Custody, consent: revised family care plan guidance
By Cindy Middleton, 17th Training Wing Legal Office
/ Published January 27, 2014
GOODFELLOW AIR FORCE BASE, Texas --
A National Guard member is happily married and raising two sons, the older one from a previous marriage. He received orders to deploy, assumed that the right thing to do was to leave his older son in his current home and situation, and designated his current wife as the short-term and long-term caregiver. However, the older son's mother disagreed. She sought and won temporary custody during the father's deployment, and before he could return from his deployment, the mother was granted primary custody in a permanent order.

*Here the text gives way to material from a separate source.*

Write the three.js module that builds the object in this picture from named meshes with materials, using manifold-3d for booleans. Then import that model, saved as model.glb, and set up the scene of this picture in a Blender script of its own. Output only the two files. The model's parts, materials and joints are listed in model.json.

Child custody is one of the most emotionally charged and difficult issues parents face. The fact that a service member may experience a permanent change in their custody arrangements while deployed is a disturbing reality. As a result of cases like the above, there are new requirements regarding the care of children of a divorced service member while the member is deployed.
Air Force Instruction 36-2908, Family Care Plans, now requires members to not only consult with an attorney prior to designating someone other than a non-custodial parent as the long-term or short-term primary caregiver in the event of a deployment, but also "to the greatest extent possible" obtain written consent to that designation from the other biological parent for any family care plan that would leave their child in the custody of a third party.
If the member is unable to obtain the non-custodial parent's consent, the member should attach an explanation of the absence of that consent and acknowledge the availability of legal counsel to discuss the associated risks and the best possible course of action. The service member might need to incorporate the family care plan into a temporary order by a court of competent jurisdiction.
Service members are encouraged to incorporate deployment-related matters in the initial divorce and custody proceedings and to complete their Family Care Plans long before a deployment occurs. That way, they can be confident that their children's living situation will not change while they are deployed. Parental notification and consent forms may be obtained from your unit First Sergeant or the Base Legal Office.